Background of the AARTO Act.
AARTO is an acronym for the "Administrative Adjudication of Road Traffic Offences".
This Act was enacted in 1998 and started with a "pilot phase" in Pretoria ten years later, in June 2008 under the administration of the Tshwane Metropolitan Police Department (TMPD).
In November 2008, the Johannesburg Metropolitan Police Department (JMPD) came on board as the second municipal district to adopt AARTO as its functional operation for dealing with traffic offences but only managed to get the process right with effect from March 2009. They then promptly went on to violate the AARTO Act by continuing to issue notices under the Criminal Procedure Act and all fines issued by them between 1 November 2008 and 11 February 2009 were summarily cancelled and refunds of fine monies ordered to be repaid. As of now, this has not been completed.
The "pilot phase" ended on 1 April 2010 and some major changes in application of the Act came into play on the part of the JMPD. Fines issued to Juristic persons (proxies for companies) suddenly got tripled by one of the JMPD only whilst the TMPD and RTMC continued not doing so. A fine that was R250 under the "pilot phase" suddenly and without warning became R750 in the case of vehicles registered to a company when issued by the JMPD.
This is 100% legitimate in terms of the AARTO regulations when the points-demerit system comes into play and is one of the many nonsensical provisions that have been enacted. For now though, the points demerit system is not in play, so why then it is that the JMPD triples fines issued to juristic persons whilst the TMPD does not remains a point of conjecture.
AARTO applies differently to private individuals and companies and also to learner drivers and fully licensed drivers. This section will demystify AARTO for you as far as is possible.
AARTO does not replace the National Road Traffic Act - it merely removes its administration under the Criminal Procedures Act and replaces it with AARTO for less serious offences. Serious offences still fall under the Criminal Procedure Act, which means that you will still get a criminal record if you are convicted for one of these offences.

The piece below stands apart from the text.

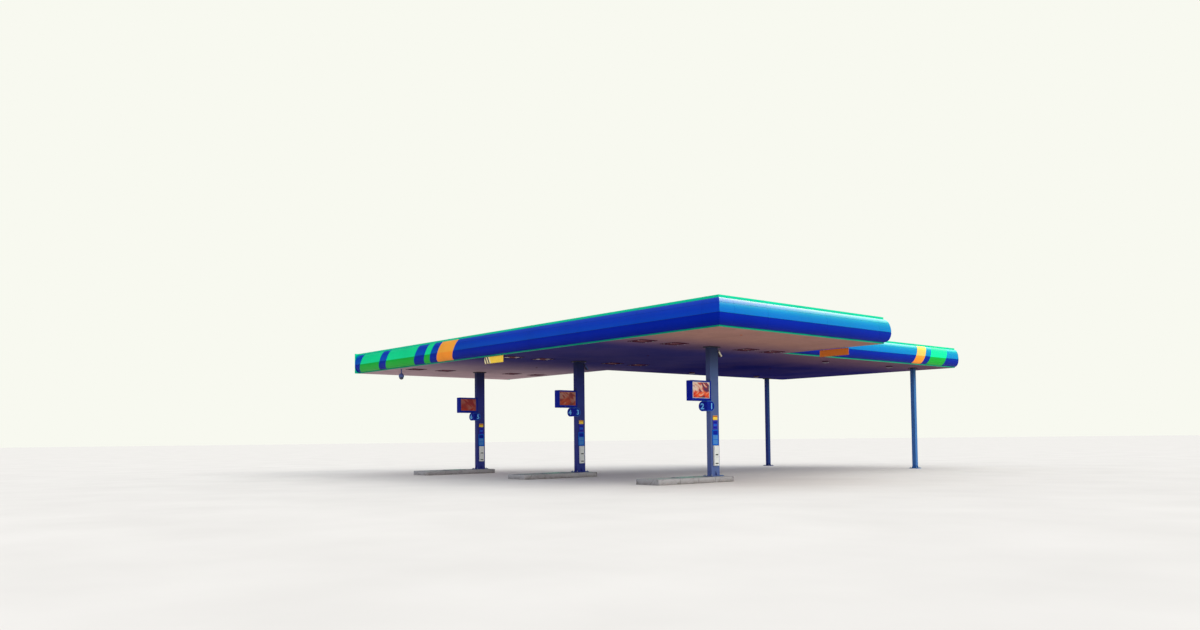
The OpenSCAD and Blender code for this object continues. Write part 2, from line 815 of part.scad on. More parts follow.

In order to fully understand the meaning of this part of the acronym, one needs to understand the meaning of the words themselves
"Administrative" in this context means " to manage or supervise the execution, use, or conduct of.." ¹
"Adjudication" in this context means "to pass a judicial decision or sentence." ²
The phrase therefore means that traffic offences will be dealt with outside of a court; by appointed officials who are not members of the Judiciary but will act like them. You will not be required or allowed to attend the adjudication. Their decision is final unless you then elect to be tried in court, which constitutes a higher authority.
It is claimed by the engineers of AARTO that adjudicating traffic cases outside of court, will free up valuable court resources to deal with more serious offences and criminal cases.

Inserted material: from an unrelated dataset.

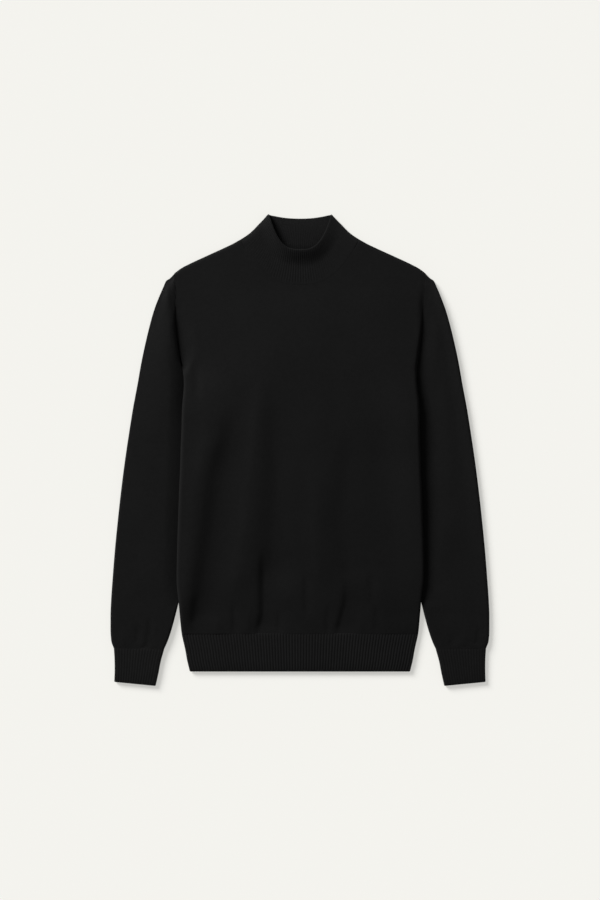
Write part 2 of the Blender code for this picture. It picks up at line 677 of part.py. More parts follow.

In theory (once again) this sounds very good, however there are pitfalls to this which you can read about under the pitfalls section. We do however recommend that you complete this section before moving onto the pitfalls section.
The intentions of AARTO.
Road traffic fatalities in South Africa are amongst the highest in the world. That is a sad, sad fact.
The AARTO Act seeks to tackle this problem by imposing hefty fines coupled with demerit-points on driving licences which will lead to the suspension of driving licences where drivers infringe on the law repeatedly.
At face value, this is a very sound principal and there are very few reasonable people who would oppose a system that has the effect on reducing road fatalities.
Points-demerit systems are in force in many countries in the world and have largely achieved far greater driver compliance with the law.
The South African AARTO system is loosely based on a combination of some of the other systems that are in force around the world. Penalising errant drivers in such a way that they could actually lose their driving licences works very well in first world countries like Canada, Australia, the USA and Europe.
Whether the points demerit system will have the desired and/or same effect in South Africa remains to be seen but it is only by implementing it that its efficacy will be able to be measured. Driver attitudes and competency (or lack thereof) remains a big problem in South Africa.
Over 35% of all road fatalities in South Africa involve pedestrians. The lack of safe crossings and ineffective policing in areas where pedestrians are known to run across freeways is a major contributor to this statistic. Few other countries in the world have such hazards as pedestrians regularly running across freeways.
The only similarity between Australia and South Africa is the fact that both countries are in the southern hemisphere. Roads, public transport infrastructures and driver attitudes towards the law in the two countries could not be further apart from one another.